#### RECORD LIST ####

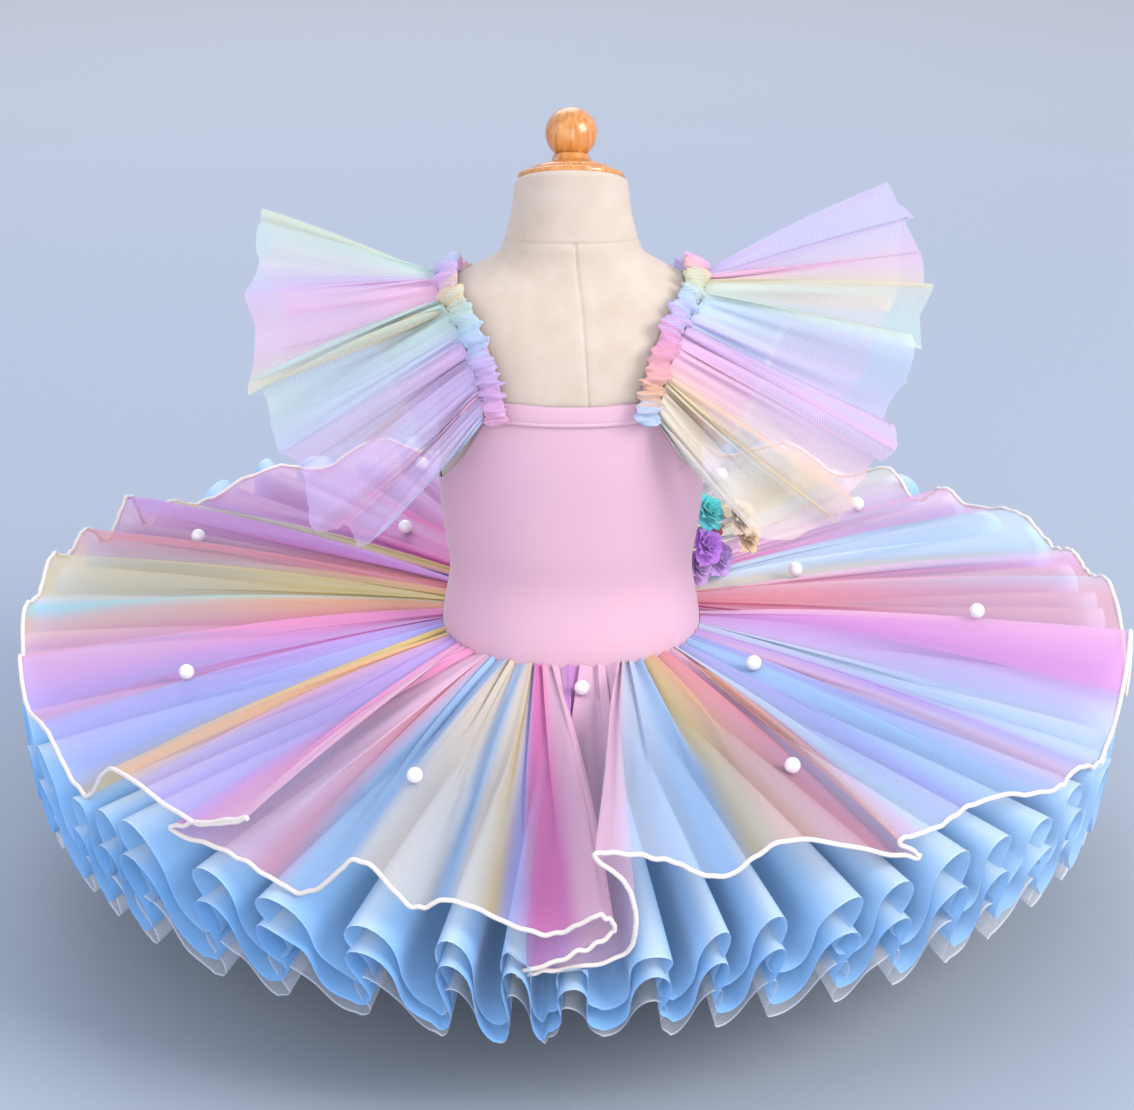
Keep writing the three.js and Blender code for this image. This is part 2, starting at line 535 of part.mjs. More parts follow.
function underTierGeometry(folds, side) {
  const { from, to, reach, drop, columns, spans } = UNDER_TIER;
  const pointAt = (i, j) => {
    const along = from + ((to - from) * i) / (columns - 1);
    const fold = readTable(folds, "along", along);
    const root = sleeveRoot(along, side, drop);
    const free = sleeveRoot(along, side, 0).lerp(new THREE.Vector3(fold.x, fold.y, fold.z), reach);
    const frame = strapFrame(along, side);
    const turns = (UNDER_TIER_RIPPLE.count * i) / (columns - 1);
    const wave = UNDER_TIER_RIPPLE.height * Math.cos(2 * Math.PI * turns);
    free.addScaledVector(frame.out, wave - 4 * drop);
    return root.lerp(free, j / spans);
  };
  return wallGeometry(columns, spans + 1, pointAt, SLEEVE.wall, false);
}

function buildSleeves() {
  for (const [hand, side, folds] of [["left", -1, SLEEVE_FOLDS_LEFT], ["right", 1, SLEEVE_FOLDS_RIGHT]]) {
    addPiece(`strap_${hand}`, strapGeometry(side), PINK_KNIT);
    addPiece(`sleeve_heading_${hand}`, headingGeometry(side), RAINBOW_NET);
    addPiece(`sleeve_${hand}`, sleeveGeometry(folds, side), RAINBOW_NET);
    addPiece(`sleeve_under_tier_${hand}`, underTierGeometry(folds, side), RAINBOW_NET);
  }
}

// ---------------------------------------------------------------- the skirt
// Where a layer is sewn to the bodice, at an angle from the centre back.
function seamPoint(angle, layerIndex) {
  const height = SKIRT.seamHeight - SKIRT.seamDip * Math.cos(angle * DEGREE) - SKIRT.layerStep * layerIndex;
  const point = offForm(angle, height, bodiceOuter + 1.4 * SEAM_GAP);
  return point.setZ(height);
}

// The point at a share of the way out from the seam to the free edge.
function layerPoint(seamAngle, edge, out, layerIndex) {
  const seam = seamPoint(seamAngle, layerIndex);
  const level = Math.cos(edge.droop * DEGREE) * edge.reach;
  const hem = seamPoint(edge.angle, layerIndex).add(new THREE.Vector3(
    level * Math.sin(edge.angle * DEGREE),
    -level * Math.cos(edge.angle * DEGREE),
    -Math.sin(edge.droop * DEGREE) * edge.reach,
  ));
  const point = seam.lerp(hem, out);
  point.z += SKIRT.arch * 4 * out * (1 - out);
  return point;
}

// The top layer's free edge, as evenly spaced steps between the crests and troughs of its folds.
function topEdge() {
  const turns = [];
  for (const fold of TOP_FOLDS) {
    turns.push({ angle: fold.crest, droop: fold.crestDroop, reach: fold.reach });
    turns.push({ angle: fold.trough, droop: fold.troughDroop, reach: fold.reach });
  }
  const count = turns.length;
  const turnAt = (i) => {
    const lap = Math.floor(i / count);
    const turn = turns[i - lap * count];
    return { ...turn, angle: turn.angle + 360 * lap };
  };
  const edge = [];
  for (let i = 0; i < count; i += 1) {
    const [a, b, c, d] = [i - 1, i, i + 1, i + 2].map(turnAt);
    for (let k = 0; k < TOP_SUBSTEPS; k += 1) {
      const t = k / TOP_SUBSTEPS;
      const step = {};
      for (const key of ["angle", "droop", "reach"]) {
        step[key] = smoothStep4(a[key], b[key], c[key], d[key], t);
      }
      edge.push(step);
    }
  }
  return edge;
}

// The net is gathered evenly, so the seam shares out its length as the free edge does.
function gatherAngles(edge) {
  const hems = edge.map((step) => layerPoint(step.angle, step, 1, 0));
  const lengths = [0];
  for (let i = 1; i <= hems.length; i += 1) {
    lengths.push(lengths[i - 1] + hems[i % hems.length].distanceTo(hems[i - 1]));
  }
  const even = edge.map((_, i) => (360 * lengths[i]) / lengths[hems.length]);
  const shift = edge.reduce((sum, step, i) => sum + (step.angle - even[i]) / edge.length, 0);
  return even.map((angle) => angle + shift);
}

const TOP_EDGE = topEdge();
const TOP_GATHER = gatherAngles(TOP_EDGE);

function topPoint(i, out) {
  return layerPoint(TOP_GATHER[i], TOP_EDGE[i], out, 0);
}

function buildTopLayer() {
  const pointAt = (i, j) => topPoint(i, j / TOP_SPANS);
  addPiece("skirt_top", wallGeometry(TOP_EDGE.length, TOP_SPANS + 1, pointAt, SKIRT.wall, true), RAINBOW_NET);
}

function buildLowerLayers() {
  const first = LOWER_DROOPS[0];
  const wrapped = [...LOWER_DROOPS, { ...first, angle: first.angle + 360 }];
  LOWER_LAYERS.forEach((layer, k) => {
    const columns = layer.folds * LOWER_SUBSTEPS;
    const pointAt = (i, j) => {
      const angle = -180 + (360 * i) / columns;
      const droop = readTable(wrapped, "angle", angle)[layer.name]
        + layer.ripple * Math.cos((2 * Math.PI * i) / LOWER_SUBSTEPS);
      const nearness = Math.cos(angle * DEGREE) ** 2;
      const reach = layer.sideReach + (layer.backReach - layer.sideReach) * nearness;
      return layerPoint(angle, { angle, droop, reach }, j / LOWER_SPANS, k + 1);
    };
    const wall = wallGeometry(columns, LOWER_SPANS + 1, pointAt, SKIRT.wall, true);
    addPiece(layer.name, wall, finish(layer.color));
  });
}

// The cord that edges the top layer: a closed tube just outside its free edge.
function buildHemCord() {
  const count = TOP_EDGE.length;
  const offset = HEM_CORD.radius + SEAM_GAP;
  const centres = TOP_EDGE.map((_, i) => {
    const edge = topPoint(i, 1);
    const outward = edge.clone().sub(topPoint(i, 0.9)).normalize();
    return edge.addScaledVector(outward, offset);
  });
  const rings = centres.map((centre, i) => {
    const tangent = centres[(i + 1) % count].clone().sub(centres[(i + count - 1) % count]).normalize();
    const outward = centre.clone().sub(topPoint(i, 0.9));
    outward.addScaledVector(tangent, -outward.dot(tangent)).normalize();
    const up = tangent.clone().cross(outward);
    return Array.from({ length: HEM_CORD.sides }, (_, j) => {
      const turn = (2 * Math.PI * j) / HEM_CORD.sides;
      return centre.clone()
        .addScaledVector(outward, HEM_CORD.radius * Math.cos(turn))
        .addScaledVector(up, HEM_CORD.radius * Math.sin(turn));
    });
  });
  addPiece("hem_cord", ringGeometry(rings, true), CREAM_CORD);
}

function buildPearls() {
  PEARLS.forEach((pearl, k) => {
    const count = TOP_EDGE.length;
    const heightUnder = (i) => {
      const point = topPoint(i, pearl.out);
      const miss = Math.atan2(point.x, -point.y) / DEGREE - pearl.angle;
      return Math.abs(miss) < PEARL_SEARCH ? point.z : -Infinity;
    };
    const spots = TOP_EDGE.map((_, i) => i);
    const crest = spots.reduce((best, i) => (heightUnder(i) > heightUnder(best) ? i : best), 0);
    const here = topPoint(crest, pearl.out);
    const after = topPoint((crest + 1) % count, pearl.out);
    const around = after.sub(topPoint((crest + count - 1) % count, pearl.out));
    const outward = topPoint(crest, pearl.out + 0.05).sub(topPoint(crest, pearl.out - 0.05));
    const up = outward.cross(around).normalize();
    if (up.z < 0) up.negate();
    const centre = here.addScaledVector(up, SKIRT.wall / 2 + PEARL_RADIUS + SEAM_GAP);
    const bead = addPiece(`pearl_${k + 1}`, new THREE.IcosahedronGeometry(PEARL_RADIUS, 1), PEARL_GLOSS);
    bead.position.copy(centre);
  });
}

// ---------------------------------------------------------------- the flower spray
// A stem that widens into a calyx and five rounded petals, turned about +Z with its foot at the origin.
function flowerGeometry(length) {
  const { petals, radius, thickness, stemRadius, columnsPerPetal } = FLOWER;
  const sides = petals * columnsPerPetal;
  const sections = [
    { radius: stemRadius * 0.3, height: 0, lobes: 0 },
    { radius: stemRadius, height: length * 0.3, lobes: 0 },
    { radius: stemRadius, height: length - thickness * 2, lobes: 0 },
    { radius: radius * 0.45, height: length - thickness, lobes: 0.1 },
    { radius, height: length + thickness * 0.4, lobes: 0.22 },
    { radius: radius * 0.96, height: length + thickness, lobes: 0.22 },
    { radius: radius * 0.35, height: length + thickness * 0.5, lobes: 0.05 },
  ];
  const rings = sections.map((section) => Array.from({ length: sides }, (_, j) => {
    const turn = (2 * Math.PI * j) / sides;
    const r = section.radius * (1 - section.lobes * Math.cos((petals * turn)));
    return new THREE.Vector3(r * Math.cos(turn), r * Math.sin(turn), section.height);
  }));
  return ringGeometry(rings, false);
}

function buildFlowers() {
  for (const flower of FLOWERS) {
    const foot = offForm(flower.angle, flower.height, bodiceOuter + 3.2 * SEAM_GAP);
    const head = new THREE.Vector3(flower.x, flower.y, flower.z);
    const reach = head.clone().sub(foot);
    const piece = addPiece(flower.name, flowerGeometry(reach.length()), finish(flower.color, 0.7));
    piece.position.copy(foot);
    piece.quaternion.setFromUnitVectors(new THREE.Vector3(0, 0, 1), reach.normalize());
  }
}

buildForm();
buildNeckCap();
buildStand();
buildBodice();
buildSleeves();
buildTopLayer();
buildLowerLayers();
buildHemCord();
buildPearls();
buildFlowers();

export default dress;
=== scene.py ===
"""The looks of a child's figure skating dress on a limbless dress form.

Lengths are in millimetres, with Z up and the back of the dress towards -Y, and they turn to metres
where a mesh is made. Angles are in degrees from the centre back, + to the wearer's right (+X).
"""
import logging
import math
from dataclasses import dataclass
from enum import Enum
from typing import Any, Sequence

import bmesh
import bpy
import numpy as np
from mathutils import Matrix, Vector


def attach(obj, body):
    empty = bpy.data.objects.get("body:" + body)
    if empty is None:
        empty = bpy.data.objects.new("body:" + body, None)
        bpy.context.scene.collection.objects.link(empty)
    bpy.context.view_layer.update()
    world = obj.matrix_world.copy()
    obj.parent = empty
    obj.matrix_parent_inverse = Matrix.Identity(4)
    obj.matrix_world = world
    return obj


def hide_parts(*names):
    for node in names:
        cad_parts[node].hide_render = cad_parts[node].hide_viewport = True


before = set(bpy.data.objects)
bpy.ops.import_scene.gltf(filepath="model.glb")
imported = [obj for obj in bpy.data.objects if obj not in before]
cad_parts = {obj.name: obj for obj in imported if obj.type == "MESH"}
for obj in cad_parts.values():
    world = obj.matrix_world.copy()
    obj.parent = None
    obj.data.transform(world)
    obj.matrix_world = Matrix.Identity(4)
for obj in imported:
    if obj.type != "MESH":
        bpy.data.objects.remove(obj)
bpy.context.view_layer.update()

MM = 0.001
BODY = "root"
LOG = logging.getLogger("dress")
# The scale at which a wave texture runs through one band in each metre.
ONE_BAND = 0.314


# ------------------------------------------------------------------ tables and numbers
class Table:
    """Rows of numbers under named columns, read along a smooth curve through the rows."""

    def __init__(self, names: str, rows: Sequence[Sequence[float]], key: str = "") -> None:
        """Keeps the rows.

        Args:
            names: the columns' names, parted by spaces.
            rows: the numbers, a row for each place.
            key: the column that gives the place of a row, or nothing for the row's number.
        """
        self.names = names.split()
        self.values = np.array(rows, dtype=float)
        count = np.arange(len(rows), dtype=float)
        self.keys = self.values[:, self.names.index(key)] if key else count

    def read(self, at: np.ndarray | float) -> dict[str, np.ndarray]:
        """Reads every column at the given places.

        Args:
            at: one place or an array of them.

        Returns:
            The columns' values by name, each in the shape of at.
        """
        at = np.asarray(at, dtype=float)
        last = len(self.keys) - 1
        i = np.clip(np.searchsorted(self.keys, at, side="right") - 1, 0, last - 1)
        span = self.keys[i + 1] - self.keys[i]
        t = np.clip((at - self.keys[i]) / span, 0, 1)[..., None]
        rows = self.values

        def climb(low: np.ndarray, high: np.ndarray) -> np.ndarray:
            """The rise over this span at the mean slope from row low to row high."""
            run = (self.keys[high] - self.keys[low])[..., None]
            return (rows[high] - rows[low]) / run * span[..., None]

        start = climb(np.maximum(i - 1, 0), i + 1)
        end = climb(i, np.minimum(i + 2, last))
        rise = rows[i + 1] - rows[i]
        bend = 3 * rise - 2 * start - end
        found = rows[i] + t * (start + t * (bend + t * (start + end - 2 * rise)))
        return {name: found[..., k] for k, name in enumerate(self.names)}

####
#### RECORD LIST ####

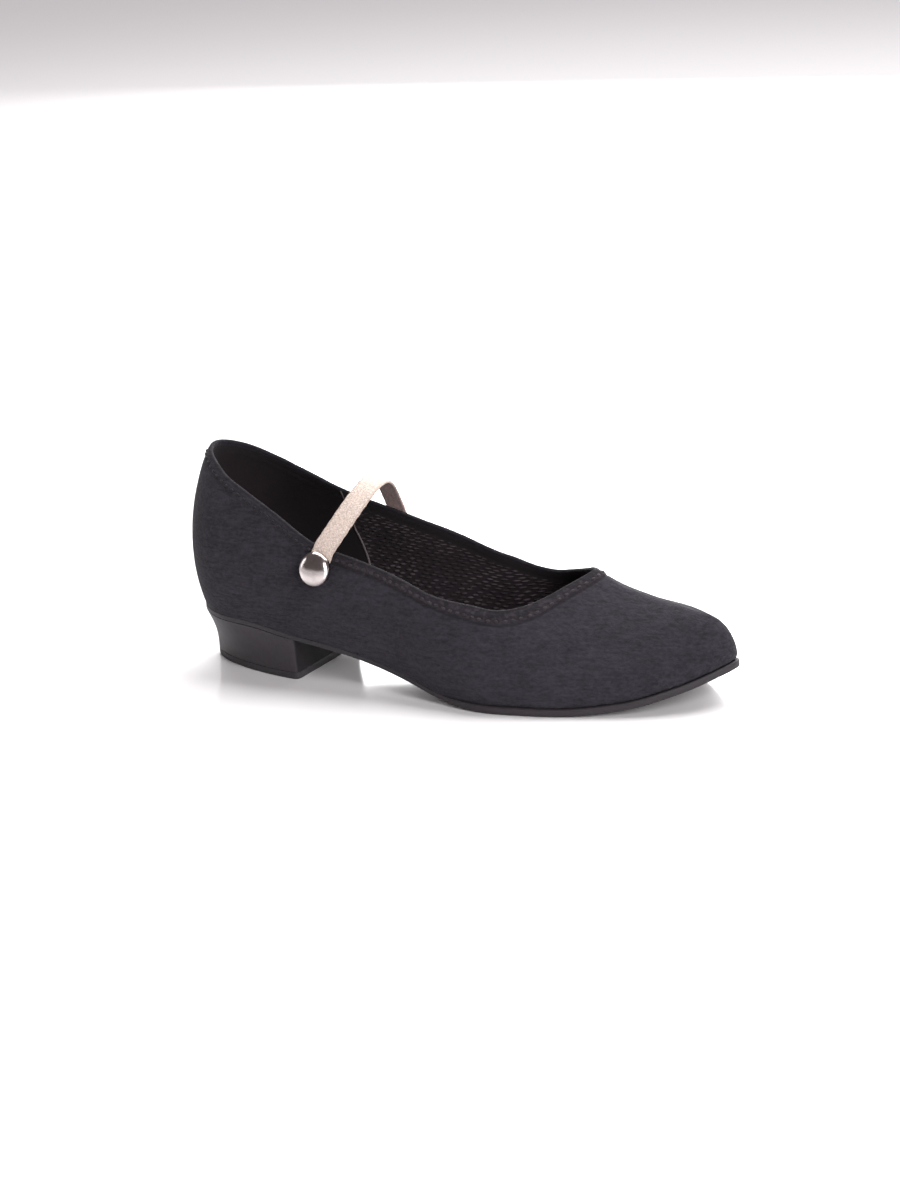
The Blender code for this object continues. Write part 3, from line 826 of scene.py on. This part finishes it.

####

*SHORT PROBLEM*:
Quote the data above from the line containing "obj.matrix_world = world" to the line containing "of numbers under", inclusive, and stop.

*SOLUTION TO THIS TASK*:
    obj.matrix_world = world
    return obj


def hide_parts(*names):
    for node in names:
        cad_parts[node].hide_render = cad_parts[node].hide_viewport = True


before = set(bpy.data.objects)
bpy.ops.import_scene.gltf(filepath="model.glb")
imported = [obj for obj in bpy.data.objects if obj not in before]
cad_parts = {obj.name: obj for obj in imported if obj.type == "MESH"}
for obj in cad_parts.values():
    world = obj.matrix_world.copy()
    obj.parent = None
    obj.data.transform(world)
    obj.matrix_world = Matrix.Identity(4)
for obj in imported:
    if obj.type != "MESH":
        bpy.data.objects.remove(obj)
bpy.context.view_layer.update()

MM = 0.001
BODY = "root"
LOG = logging.getLogger("dress")
# The scale at which a wave texture runs through one band in each metre.
ONE_BAND = 0.314


# ------------------------------------------------------------------ tables and numbers
class Table:
    """Rows of numbers under named columns, read along a smooth curve through the rows."""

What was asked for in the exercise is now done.